Short exercise: Find the lines with "that" in them and copy them out.

START Provided records

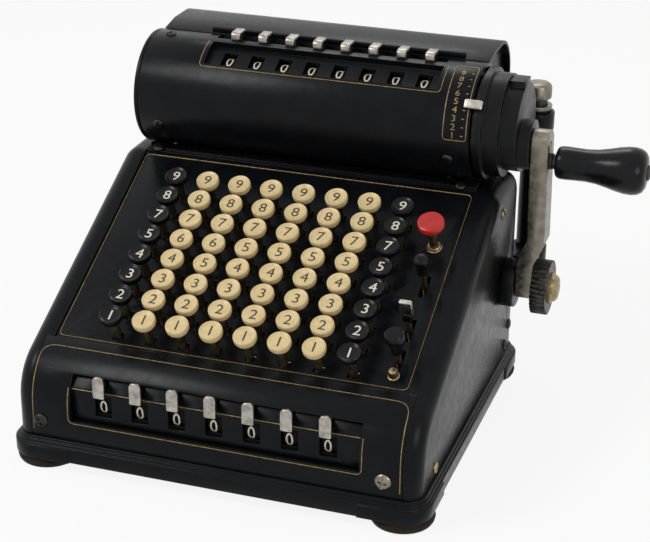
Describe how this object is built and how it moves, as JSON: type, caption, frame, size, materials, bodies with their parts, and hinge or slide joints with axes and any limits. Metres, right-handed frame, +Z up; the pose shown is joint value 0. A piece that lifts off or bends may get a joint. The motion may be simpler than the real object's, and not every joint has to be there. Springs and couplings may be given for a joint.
{
  "type": "desk calculator",
  "caption": "Crank-driven desk calculator with a sloping keyboard, a round register housing with number windows, a front register with setting levers and a side crank.",
  "frame": {"origin": "on the table, under the middle of the base casting", "axes": "+X to the right (the crank's side), +Y to the back, +Z up"},
  "size_m": [0.3124, 0.241, 0.2016],
  "materials": {
    "casing": "gloss",
    "steel": "satin",
    "dark_steel": "satin",
    "nickel": "worn",
    "brass": "satin",
    "rubber": "matte",
    "black_key": "gloss",
    "cream_key": "gloss",
    "red_key": "gloss"
  },
  "bodies": {
    "chassis": {"base_casting": "casing", "bottom_plate": "steel", "rubber_feet": "rubber", "side_casing_left": "casing", "side_casing_right": "casing", "front_panel": "casing", "register_tray": "casing", "key_panel": "casing", "ledge_strip": "casing", "rear_panel": "casing", "drum_shell": "casing", "drum_end_cap": "casing", "rear_cover": "casing", "lever_rail": "dark_steel", "hub_casting": "casing", "crank_bearing": "casing", "casing_screws": "brass", "column_tube": "nickel", "column_brackets": "casing", "side_frames": "steel", "register_rods": "steel", "lever_bushes": "brass"},
    "crank": {"crank_arm": "nickel", "crank_shaft": "steel", "knurled_nut": "dark_steel", "hub_cap": "brass", "handle_spindle": "brass"},
    "grip": {"handle_grip": "black_key"},
    "idler": {"idler_gear": "brass"},
    "rotor": {"rotor_shaft": "steel", "pinwheel_discs": "brass"},
    "key_column_1": {"key_column_1": "black_key"},
    "key_column_2": {"key_column_2": "cream_key"},
    "key_column_3": {"key_column_3": "cream_key"},
    "key_column_4": {"key_column_4": "cream_key"},
    "key_column_5": {"key_column_5": "cream_key"},
    "key_column_6": {"key_column_6": "cream_key"},
    "key_column_7": {"key_column_7": "cream_key"},
    "key_column_8": {"key_column_8": "black_key"},
    "entry_lever_1": {"entry_lever_1": "nickel"},
    "entry_lever_2": {"entry_lever_2": "nickel"},
    "entry_lever_3": {"entry_lever_3": "nickel"},
    "entry_lever_4": {"entry_lever_4": "nickel"},
    "entry_lever_5": {"entry_lever_5": "nickel"},
    "entry_lever_6": {"entry_lever_6": "nickel"},
    "entry_lever_7": {"entry_lever_7": "nickel"},
    "result_lever_1": {"result_lever_1": "nickel"},
    "result_lever_2": {"result_lever_2": "nickel"},
    "result_lever_3": {"result_lever_3": "nickel"},
    "result_lever_4": {"result_lever_4": "nickel"},
    "result_lever_5": {"result_lever_5": "nickel"},
    "result_lever_6": {"result_lever_6": "nickel"},
    "result_lever_7": {"result_lever_7": "nickel"},
    "result_lever_8": {"result_lever_8": "nickel"},
    "red_button": {"red_button": "red_key"},
    "shift_lever": {"shift_lever": "nickel"},
    "tab_lever": {"tab_lever": "nickel"},
    "clear_lever": {"clear_lever": "black_key"},
    "setting_slider": {"setting_slider": "nickel"},
    "column_cap": {"column_cap": "nickel"}
  },
  "joints": [
    {"name": "crank_turn", "type": "hinge", "parent": "chassis", "child": "crank", "pos_m": [0.13, 0.071, 0.069], "axis": [1, 0, 0], "continuous": true},
    {"name": "grip_spin", "type": "hinge", "parent": "crank", "child": "grip", "pos_m": [0.17, 0.06435, 0.14822], "axis": [1, 0, 0], "continuous": true},
    {"name": "idler_turn", "type": "hinge", "parent": "chassis", "child": "idler", "pos_m": [0.0825, 0.0745, 0.1165], "axis": [1, 0, 0], "continuous": true},
    {"name": "rotor_turn", "type": "hinge", "parent": "chassis", "child": "rotor", "pos_m": [0, 0.071, 0.164], "axis": [1, 0, 0], "continuous": true},
    {"name": "key_column_1_press", "type": "slide", "parent": "chassis", "child": "key_column_1", "axis": [0, 0.4446, -0.8957], "range_m": [0, 0.004], "stiffness_N_per_m": 150},
    {"name": "key_column_2_press", "type": "slide", "parent": "chassis", "child": "key_column_2", "axis": [0, 0.4446, -0.8957], "range_m": [0, 0.004], "stiffness_N_per_m": 150},
    {"name": "key_column_3_press", "type": "slide", "parent": "chassis", "child": "key_column_3", "axis": [0, 0.4446, -0.8957], "range_m": [0, 0.004], "stiffness_N_per_m": 150},
    {"name": "key_column_4_press", "type": "slide", "parent": "chassis", "child": "key_column_4", "axis": [0, 0.4446, -0.8957], "range_m": [0, 0.004], "stiffness_N_per_m": 150},
    {"name": "key_column_5_press", "type": "slide", "parent": "chassis", "child": "key_column_5", "axis": [0, 0.4446, -0.8957], "range_m": [0, 0.004], "stiffness_N_per_m": 150},
    {"name": "key_column_6_press", "type": "slide", "parent": "chassis", "child": "key_column_6", "axis": [0, 0.4446, -0.8957], "range_m": [0, 0.004], "stiffness_N_per_m": 150},
    {"name": "key_column_7_press", "type": "slide", "parent": "chassis", "child": "key_column_7", "axis": [0, 0.4446, -0.8957], "range_m": [0, 0.004], "stiffness_N_per_m": 150},
    {"name": "key_column_8_press", "type": "slide", "parent": "chassis", "child": "key_column_8", "axis": [0, 0.4446, -0.8957], "range_m": [0, 0.004], "stiffness_N_per_m": 150},
    {"name": "red_button_press", "type": "slide", "parent": "chassis", "child": "red_button", "axis": [0, 0.4446, -0.8957], "range_m": [0, 0.004], "stiffness_N_per_m": 120},
    {"name": "column_cap_press", "type": "slide", "parent": "chassis", "child": "column_cap", "axis": [0, 0, -1], "range_m": [0, 0.0038], "stiffness_N_per_m": 150},
    {"name": "entry_lever_1_set", "type": "hinge", "parent": "chassis", "child": "entry_lever_1", "pos_m": [-0.0628, -0.0845, 0.0404], "axis": [1, 0, 0], "range_deg": [0, 12]},
    {"name": "entry_lever_2_set", "type": "hinge", "parent": "chassis", "child": "entry_lever_2", "pos_m": [-0.0418, -0.0845, 0.0404], "axis": [1, 0, 0], "range_deg": [0, 12]},
    {"name": "entry_lever_3_set", "type": "hinge", "parent": "chassis", "child": "entry_lever_3", "pos_m": [-0.0208, -0.0845, 0.0404], "axis": [1, 0, 0], "range_deg": [0, 12]},
    {"name": "entry_lever_4_set", "type": "hinge", "parent": "chassis", "child": "entry_lever_4", "pos_m": [0.0002, -0.0845, 0.0404], "axis": [1, 0, 0], "range_deg": [0, 12]},
    {"name": "entry_lever_5_set", "type": "hinge", "parent": "chassis", "child": "entry_lever_5", "pos_m": [0.0212, -0.0845, 0.0404], "axis": [1, 0, 0], "range_deg": [0, 12]},
    {"name": "entry_lever_6_set", "type": "hinge", "parent": "chassis", "child": "entry_lever_6", "pos_m": [0.0422, -0.0845, 0.0404], "axis": [1, 0, 0], "range_deg": [0, 12]},
    {"name": "entry_lever_7_set", "type": "hinge", "parent": "chassis", "child": "entry_lever_7", "pos_m": [0.0632, -0.0845, 0.0404], "axis": [1, 0, 0], "range_deg": [0, 12]},
    {"name": "result_lever_1_set", "type": "hinge", "parent": "chassis", "child": "result_lever_1", "pos_m": [-0.0501, 0.06283, 0.17936], "axis": [1, 0, 0], "range_deg": [0, 8]},
    {"name": "result_lever_2_set", "type": "hinge", "parent": "chassis", "child": "result_lever_2", "pos_m": [-0.0336, 0.06283, 0.17936], "axis": [1, 0, 0], "range_deg": [0, 8]},
    {"name": "result_lever_3_set", "type": "hinge", "parent": "chassis", "child": "result_lever_3", "pos_m": [-0.0171, 0.06283, 0.17936], "axis": [1, 0, 0], "range_deg": [0, 8]},
    {"name": "result_lever_4_set", "type": "hinge", "parent": "chassis", "child": "result_lever_4", "pos_m": [-0.0006, 0.06283, 0.17936], "axis": [1, 0, 0], "range_deg": [0, 8]},
    {"name": "result_lever_5_set", "type": "hinge", "parent": "chassis", "child": "result_lever_5", "pos_m": [0.0159, 0.06283, 0.17936], "axis": [1, 0, 0], "range_deg": [0, 8]},
    {"name": "result_lever_6_set", "type": "hinge", "parent": "chassis", "child": "result_lever_6", "pos_m": [0.0324, 0.06283, 0.17936], "axis": [1, 0, 0], "range_deg": [0, 8]},
    {"name": "result_lever_7_set", "type": "hinge", "parent": "chassis", "child": "result_lever_7", "pos_m": [0.0489, 0.06283, 0.17936], "axis": [1, 0, 0], "range_deg": [0, 8]},
    {"name": "result_lever_8_set", "type": "hinge", "parent": "chassis", "child": "result_lever_8", "pos_m": [0.0654, 0.06283, 0.17936], "axis": [1, 0, 0], "range_deg": [0, 8]},
    {"name": "shift_lever_rock", "type": "hinge", "parent": "chassis", "child": "shift_lever", "pos_m": [0.089, -0.00826, 0.08585], "axis": [1, 0, 0], "range_deg": [-10, 10]},
    {"name": "tab_lever_rock", "type": "hinge", "parent": "chassis", "child": "tab_lever", "pos_m": [0.089, -0.03549, 0.07233], "axis": [1, 0, 0], "range_deg": [-10, 10]},
    {"name": "clear_lever_rock", "type": "hinge", "parent": "chassis", "child": "clear_lever", "pos_m": [0.089, -0.05439, 0.06295], "axis": [1, 0, 0], "range_deg": [-10, 10]},
    {"name": "setting_slider_turn", "type": "hinge", "parent": "chassis", "child": "setting_slider", "pos_m": [0.0975, 0.071, 0.164], "axis": [1, 0, 0], "range_deg": [-30, 35]}
  ],
  "couplings": [
    {"joint": "idler_turn", "follows": "crank_turn", "ratio": -1.375},
    {"joint": "rotor_turn", "follows": "crank_turn", "ratio": 1}
  ]
}
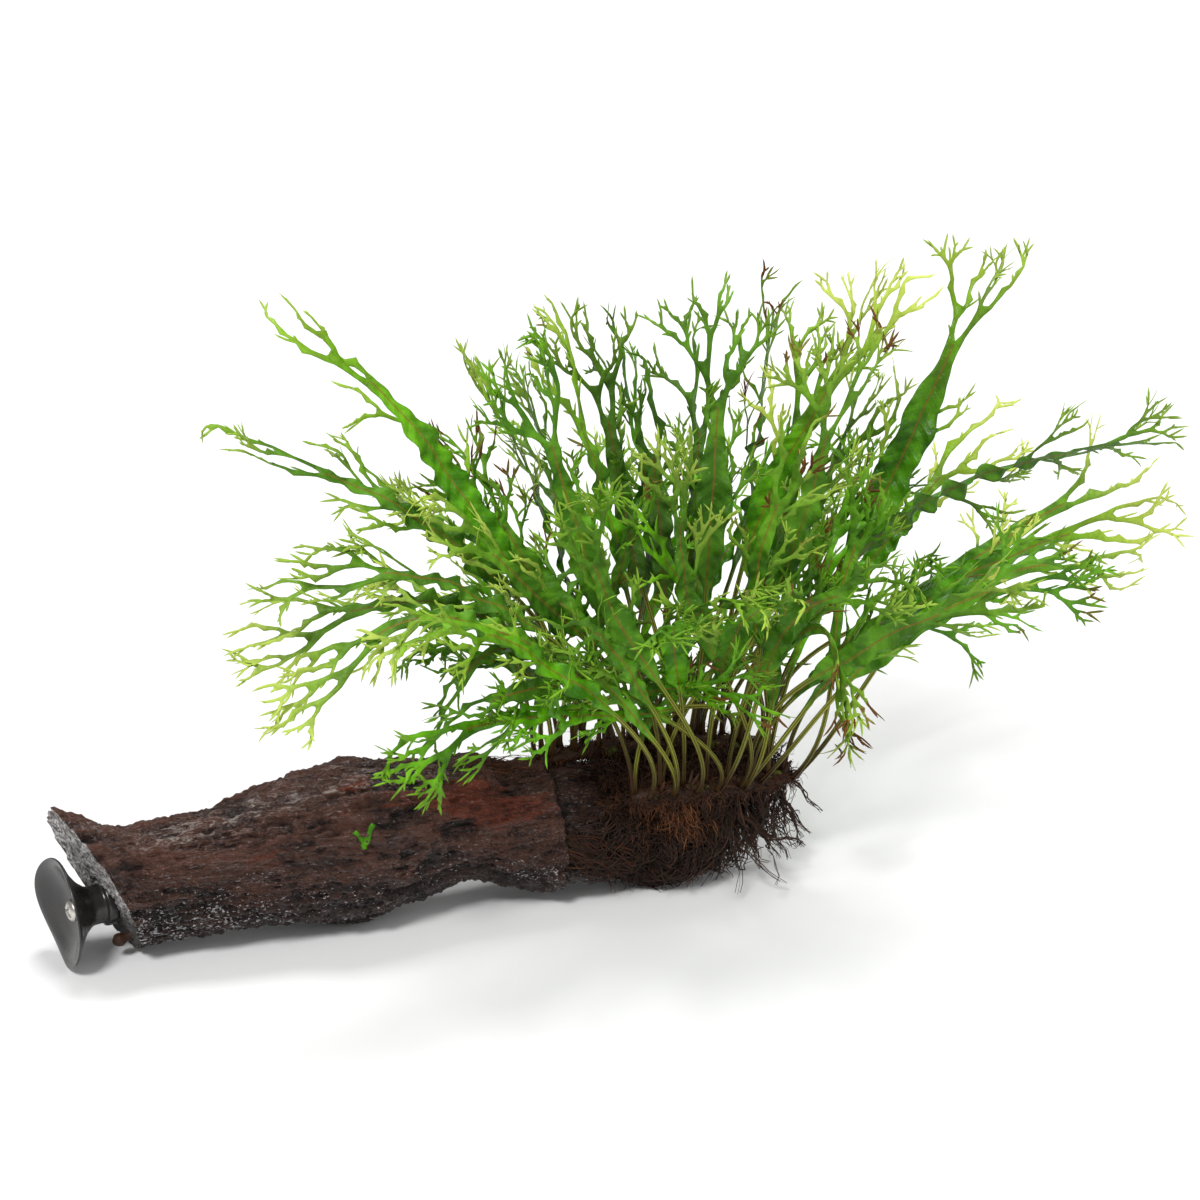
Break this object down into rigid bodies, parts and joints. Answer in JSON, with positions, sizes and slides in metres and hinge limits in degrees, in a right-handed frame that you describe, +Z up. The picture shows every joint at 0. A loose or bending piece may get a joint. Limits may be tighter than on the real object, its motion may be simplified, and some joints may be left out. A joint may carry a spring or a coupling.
{
  "type": "java fern on driftwood",
  "caption": "Crested java fern with forked frond tips, rooted around one end of a piece of driftwood that has a suction cup screwed to its other end.",
  "frame": {"origin": "middle of the bottom of the whole object's box, on the surface that it stands on", "axes": "+X along the wood towards the fern, -X, turned 15 degrees towards -Y, out of the suction cup, +Z up"},
  "size_m": [0.4522, 0.1962, 0.2292],
  "materials": {
    "wet_wood": "wet, rough, dark red-brown",
    "black_rubber": "satin",
    "steel": "plain",
    "stem_green": "smooth, green to brown",
    "root_brown": "matt fibres",
    "leaf_green": "wet satin leaf"
  },
  "bodies": {
    "root": {"driftwood": "wet_wood", "suction_cup": "black_rubber", "cup_screw": "steel", "root_mat": "root_brown", "hanging_roots": "root_brown", "rhizome_top": "stem_green", "rhizome_front": "stem_green", "rhizome_back": "stem_green", "leaf_scrap": "leaf_green", "frond_01": "leaf_green", "frond_02": "leaf_green", "frond_03": "leaf_green", "frond_04": "leaf_green", "frond_05": "leaf_green", "frond_06": "leaf_green", "frond_07": "leaf_green", "frond_08": "leaf_green", "frond_09": "leaf_green", "frond_10": "leaf_green", "frond_11": "leaf_green", "frond_12": "leaf_green", "frond_13": "leaf_green", "frond_14": "leaf_green", "frond_15": "leaf_green", "frond_16": "leaf_green", "frond_17": "leaf_green", "frond_18": "leaf_green", "frond_19": "leaf_green", "frond_20": "leaf_green", "frond_21": "leaf_green", "frond_22": "leaf_green", "frond_23": "leaf_green", "frond_24": "leaf_green", "frond_25": "leaf_green", "frond_26": "leaf_green", "frond_27": "leaf_green", "frond_28": "leaf_green", "frond_29": "leaf_green", "frond_30": "leaf_green", "frond_31": "leaf_green", "frond_32": "leaf_green", "frond_33": "leaf_green", "frond_34": "leaf_green", "frond_35": "leaf_green", "frond_36": "leaf_green", "frond_37": "leaf_green", "frond_38": "leaf_green", "frond_39": "leaf_green", "frond_40": "leaf_green", "frond_41": "leaf_green", "frond_42": "leaf_green", "frond_43": "leaf_green", "frond_44": "leaf_green", "frond_45": "leaf_green", "frond_46": "leaf_green", "frond_47": "leaf_green"}
  },
  "joints": []
}
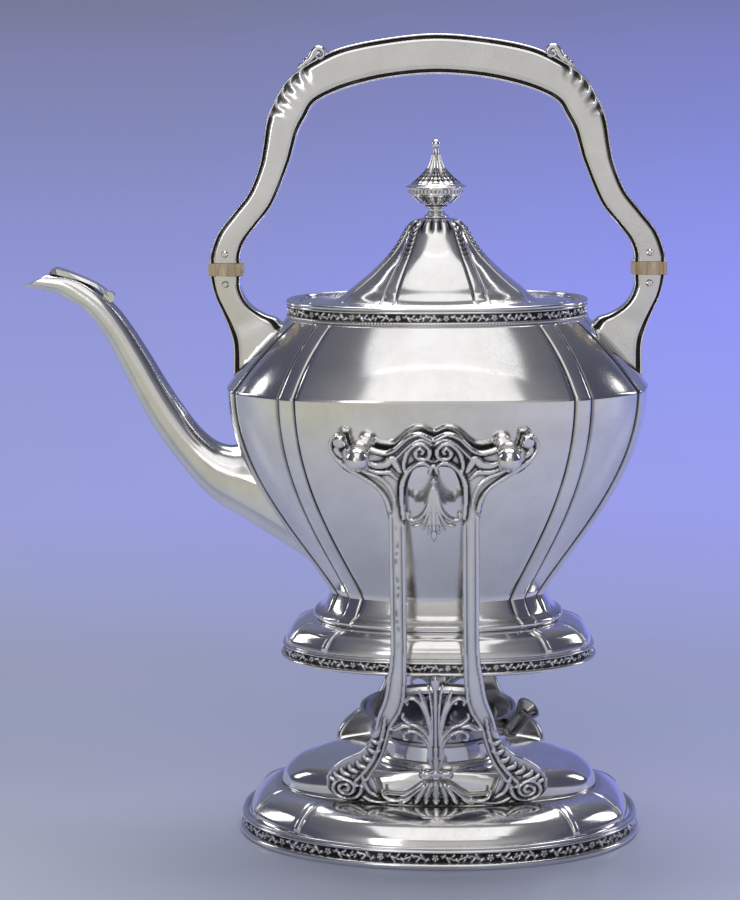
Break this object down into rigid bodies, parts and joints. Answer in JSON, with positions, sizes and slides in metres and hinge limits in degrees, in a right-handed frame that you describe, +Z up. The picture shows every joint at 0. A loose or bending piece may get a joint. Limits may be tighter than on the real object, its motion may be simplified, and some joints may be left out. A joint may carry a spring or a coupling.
{
  "type": "spirit kettle on lamp stand",
  "caption": "Panelled oval silver tea kettle with hinged lid and fixed arched handle, tilting on studs between two pierced brackets of an oval stand with a spirit lamp",
  "frame": {"origin": "the middle of the stand's footprint, on the table", "axes": "+Z up, the spout points to -X, +Y towards the back where the lid's hinge is"},
  "size_m": [0.2691, 0.1386, 0.3375],
  "materials": {
    "silver": "polished silver plate with fine wear, dark in the recesses",
    "dark_silver": "tarnished silver plate of the lamp",
    "ivory": "smooth cream insulating rings",
    "wick": "woven cotton"
  },
  "bodies": {
    "stand": {"stand_base": "silver", "stand_rim_border": "silver", "lamp_collar": "silver", "front_bracket": "silver", "back_bracket": "silver"},
    "pivot_studs": {"spout_side_studs": "silver"},
    "kettle": {"handle_side_studs": "silver", "stud_bosses": "silver", "kettle_body": "silver", "kettle_foot": "silver", "kettle_foot_border": "silver", "mouth_collar": "silver", "spout": "silver", "spout_leaf": "silver", "spout_side_socket": "silver", "handle_side_socket": "silver", "insulators": "ivory", "handle_arch": "silver", "handle_pins": "silver", "hinge_mount": "silver", "hinge_pin": "silver"},
    "lid": {"hinge_leaf": "silver", "lid_cover": "silver", "lid_bezel": "silver", "finial": "silver", "finial_nut": "dark_silver"},
    "lamp": {"lamp_font": "dark_silver", "lamp_gallery": "dark_silver", "filler_tube": "dark_silver", "wick_tube": "dark_silver", "wick": "wick", "snuffer_pin": "dark_silver"},
    "snuffer": {"snuffer_cap": "dark_silver"}
  },
  "joints": [
    {"name": "kettle_lift", "type": "slide", "parent": "stand", "child": "pivot_studs", "axis": [0, 0, 1], "range_m": [0, 0.12]},
    {"name": "kettle_tilt", "type": "hinge", "parent": "pivot_studs", "child": "kettle", "pos_m": [-0.03, 0, 0.1715], "axis": [0, -1, 0], "range_deg": [0, 60]},
    {"name": "lid_hinge", "type": "hinge", "parent": "kettle", "child": "lid", "pos_m": [0, 0.0406, 0.2294], "axis": [-1, 0, 0], "range_deg": [0, 100]},
    {"name": "lamp_lift", "type": "slide", "parent": "stand", "child": "lamp", "axis": [0, 0, 1], "range_m": [0, 0.0222]},
    {"name": "snuffer_hinge", "type": "hinge", "parent": "lamp", "child": "snuffer", "pos_m": [0, 0.0087, 0.05195], "axis": [-1, 0, 0], "range_deg": [0, 95]}
  ]
}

END Provided records

Solution to this task:
Describe how this object is built and how it moves, as JSON: type, caption, frame, size, materials, bodies with their parts, and hinge or slide joints with axes and any limits. Metres, right-handed frame, +Z up; the pose shown is joint value 0. A piece that lifts off or bends may get a joint. The motion may be simpler than the real object's, and not every joint has to be there. Springs and couplings may be given for a joint.
Break this object down into rigid bodies, parts and joints. Answer in JSON, with positions, sizes and slides in metres and hinge limits in degrees, in a right-handed frame that you describe, +Z up. The picture shows every joint at 0. A loose or bending piece may get a joint. Limits may be tighter than on the real object, its motion may be simplified, and some joints may be left out. A joint may carry a spring or a coupling.
  "caption": "Crested java fern with forked frond tips, rooted around one end of a piece of driftwood that has a suction cup screwed to its other end.",
  "frame": {"origin": "middle of the bottom of the whole object's box, on the surface that it stands on", "axes": "+X along the wood towards the fern, -X, turned 15 degrees towards -Y, out of the suction cup, +Z up"},
Break this object down into rigid bodies, parts and joints. Answer in JSON, with positions, sizes and slides in metres and hinge limits in degrees, in a right-handed frame that you describe, +Z up. The picture shows every joint at 0. A loose or bending piece may get a joint. Limits may be tighter than on the real object, its motion may be simplified, and some joints may be left out. A joint may carry a spring or a coupling.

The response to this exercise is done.